WHAT YOU SHOULD DO
Every line from the first one to the line containing "as one piece." should be echoed exactly; leave out the rest.

DATA LINES
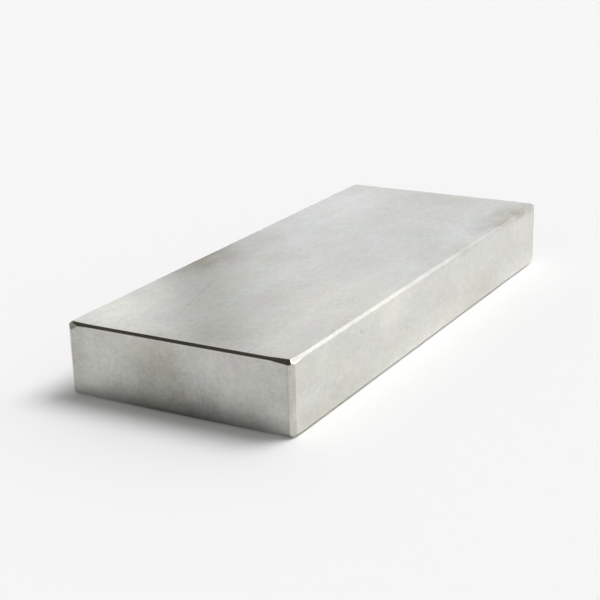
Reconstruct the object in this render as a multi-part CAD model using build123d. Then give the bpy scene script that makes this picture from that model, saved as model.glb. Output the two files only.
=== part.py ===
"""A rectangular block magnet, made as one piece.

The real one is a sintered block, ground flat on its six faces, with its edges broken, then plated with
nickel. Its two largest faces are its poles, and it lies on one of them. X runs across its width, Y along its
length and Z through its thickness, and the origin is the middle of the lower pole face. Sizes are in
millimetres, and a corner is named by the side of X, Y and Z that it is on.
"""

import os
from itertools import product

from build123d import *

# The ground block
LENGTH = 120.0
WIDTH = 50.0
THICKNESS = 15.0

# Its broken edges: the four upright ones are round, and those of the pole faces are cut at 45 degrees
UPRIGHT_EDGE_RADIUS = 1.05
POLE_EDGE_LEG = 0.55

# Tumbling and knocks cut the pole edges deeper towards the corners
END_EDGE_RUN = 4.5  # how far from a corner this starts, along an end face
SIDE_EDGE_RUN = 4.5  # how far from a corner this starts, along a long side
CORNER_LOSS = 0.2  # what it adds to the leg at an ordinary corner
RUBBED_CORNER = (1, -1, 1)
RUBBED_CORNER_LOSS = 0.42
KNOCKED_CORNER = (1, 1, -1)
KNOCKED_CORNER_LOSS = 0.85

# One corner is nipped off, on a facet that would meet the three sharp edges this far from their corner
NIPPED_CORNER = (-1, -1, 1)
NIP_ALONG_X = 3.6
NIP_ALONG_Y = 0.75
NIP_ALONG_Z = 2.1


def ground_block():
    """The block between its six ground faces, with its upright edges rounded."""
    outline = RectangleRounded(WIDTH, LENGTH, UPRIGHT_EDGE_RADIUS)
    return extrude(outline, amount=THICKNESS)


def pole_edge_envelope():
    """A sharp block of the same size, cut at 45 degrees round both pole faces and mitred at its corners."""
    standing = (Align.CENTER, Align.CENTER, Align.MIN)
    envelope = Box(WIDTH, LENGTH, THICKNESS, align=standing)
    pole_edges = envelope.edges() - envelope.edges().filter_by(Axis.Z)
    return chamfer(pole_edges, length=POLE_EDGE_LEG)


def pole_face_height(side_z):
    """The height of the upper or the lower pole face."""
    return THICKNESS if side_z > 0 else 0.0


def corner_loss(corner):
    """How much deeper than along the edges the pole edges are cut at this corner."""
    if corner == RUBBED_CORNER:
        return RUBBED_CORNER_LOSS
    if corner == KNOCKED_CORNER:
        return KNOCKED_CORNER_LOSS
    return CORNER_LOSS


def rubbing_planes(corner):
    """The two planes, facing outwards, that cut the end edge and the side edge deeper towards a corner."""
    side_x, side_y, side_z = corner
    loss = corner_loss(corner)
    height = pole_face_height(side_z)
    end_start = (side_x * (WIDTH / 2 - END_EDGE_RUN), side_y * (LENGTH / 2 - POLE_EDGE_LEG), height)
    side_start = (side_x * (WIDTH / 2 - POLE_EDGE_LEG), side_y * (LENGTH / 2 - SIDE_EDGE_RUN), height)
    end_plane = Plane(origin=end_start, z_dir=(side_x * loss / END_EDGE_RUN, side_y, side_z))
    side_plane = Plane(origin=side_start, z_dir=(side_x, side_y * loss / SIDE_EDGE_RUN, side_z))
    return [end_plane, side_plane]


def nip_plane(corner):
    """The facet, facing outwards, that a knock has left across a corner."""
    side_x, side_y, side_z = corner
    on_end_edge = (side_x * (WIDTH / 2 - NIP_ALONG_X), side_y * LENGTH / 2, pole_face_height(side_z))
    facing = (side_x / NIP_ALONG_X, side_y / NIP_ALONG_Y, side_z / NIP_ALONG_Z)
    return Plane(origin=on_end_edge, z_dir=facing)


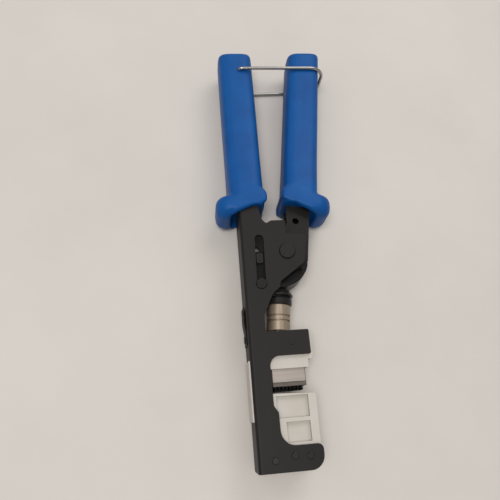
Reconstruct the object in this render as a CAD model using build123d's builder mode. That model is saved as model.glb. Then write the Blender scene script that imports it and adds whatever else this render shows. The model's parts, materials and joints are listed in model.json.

ANSWER TO THIS EXERCISE
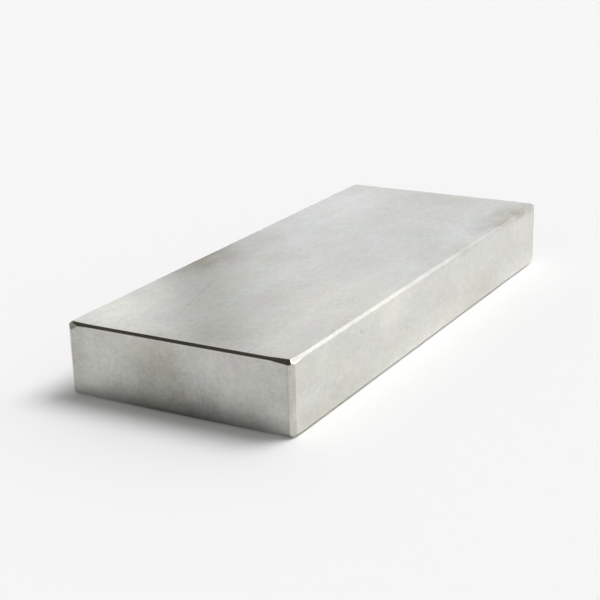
Reconstruct the object in this render as a multi-part CAD model using build123d. Then give the bpy scene script that makes this picture from that model, saved as model.glb. Output the two files only.
=== part.py ===
"""A rectangular block magnet, made as one piece.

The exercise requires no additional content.